Vinícius de Oliveira
“Em termos humanísticos e artísticos, Fernanda é nosso maior bem. Por todo o seu legado esplendoroso e por toda a sua lucidez ao longo de toda uma vida. Uma mulher que luta fervorosamente pela sua arte e seu país e o faz com extrema soberba. Chegar aos 95 anos e fazer teatro para mais de 15 mil pessoas, como faziam os gregos nos grandes teatros de arena da era antiga, só reafirma o seu lugar junto ao que há de mais sublime na arte. Fernanda é aquela luz da aurora boreal que nos deixa boquiabertos com seu esplendor. Lembrar de Fernanda nesse lugar é fazer um exercício de resiliência, de busca constante pela lucidez, pela inventividade e pela possibilidade de fazer cada trabalho único. Sou grato por tudo!

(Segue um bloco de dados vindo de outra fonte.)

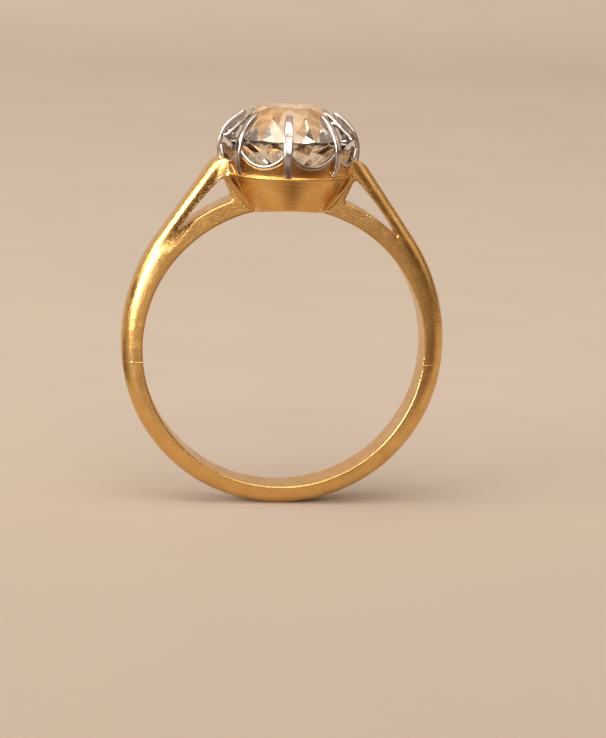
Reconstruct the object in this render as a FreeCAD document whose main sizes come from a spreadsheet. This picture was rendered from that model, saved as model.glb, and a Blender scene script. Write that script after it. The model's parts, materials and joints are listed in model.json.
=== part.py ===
import FreeCAD, Part
import math
import os
import Sketcher

# Engagement ring: a gold shank in three soldered pieces, a gold cup, a platinum
# scalloped coronet, eight platinum claws and one round brilliant stone.
# Millimetres. Origin at the centre of the finger hole, Y along the finger,
# Z up through the stone.

SIZES = {
    # finger hole and band
    "finger_r": 8.5,
    "band_outer_r": 9.73,
    "band_rise": 0.1,
    "band_width": 2.5,
    "band_round": 0.72,
    "joint_z": -0.92,
    # forked shoulder, drawn on the +X side
    "arm_arc_r": 11.2,
    "arm_bend_x": 7.73,
    "arm_bend_z": 6.66,
    "arm_tip_x": 4.65,
    "arm_tip_z": 11.10,
    "arm_cap_x": 4.0,
    "arm_cap_z": 11.42,
    "branch_r": 9.53,
    "crotch_x": 6.78,
    "slot_top_x": 3.93,
    "slot_top_z": 10.34,
    "slot_low_x": 3.32,
    "slot_bow_r": 19.6,
    "slot_round": 0.18,
    # the whole head stands slightly turned on the band
    "head_turn": -6.5,
    # gold cup under the stone
    "cup_foot_r": 1.97,
    "cup_foot_z": 7.8,
    "cup_arc_r": 12.0,
    "cup_top_r": 3.82,
    "rim_z": 10.48,
    "rim_r": 3.89,
    "rim_height": 0.12,
    "wall_foot_r": 3.74,
    "wall_top_r": 4.08,
    "wall_top_z": 12.15,
    "wall_thick": 0.28,
    "cup_hole_r": 1.6,
    "cup_well_z": 8.6,
    # scallops between the claws
    "scallop_z": 12.84,
    "scallop_r": 1.54,
    "scallop_band": 0.26,
    # claws
    "claw_count": 8,
    "claw_width": 0.48,
    "claw_round": 0.12,
    "claw_foot_r": 3.92,
    "claw_girth_r": 4.28,
    "claw_girth_z": 12.05,
    "claw_bend_r": 3.53,
    "claw_bend_z": 13.68,
    "claw_tip_r": 2.55,
    "claw_tip_z": 14.28,
    "claw_lower_arc": 2.6,
    "claw_tip_arc": 2.4,
    "claw_seat": 0.22,
    # stone
    "stone_r": 3.95,
    "girdle_top_z": 12.78,
    "girdle_height": 0.20,
    "table_r": 1.75,
    "table_z": 14.48,
    "star_tip_r": 2.60,
    "pavilion_deg": 41.0,
    "lower_half_tip_r": 1.80,
    "culet_z": 9.32,
}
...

Destaco um filme: A falecida [1965], de Leon Hirszman.”
* A frase dita por Antonio Fagundes é atribuída a Ferreira Gullar, mas o poeta brasileiro, por sua vez, parece ter se inspirado em uma frase de Fernando Pessoa, que diz: "A literatura, como toda a arte, é uma confissão de que a vida não basta."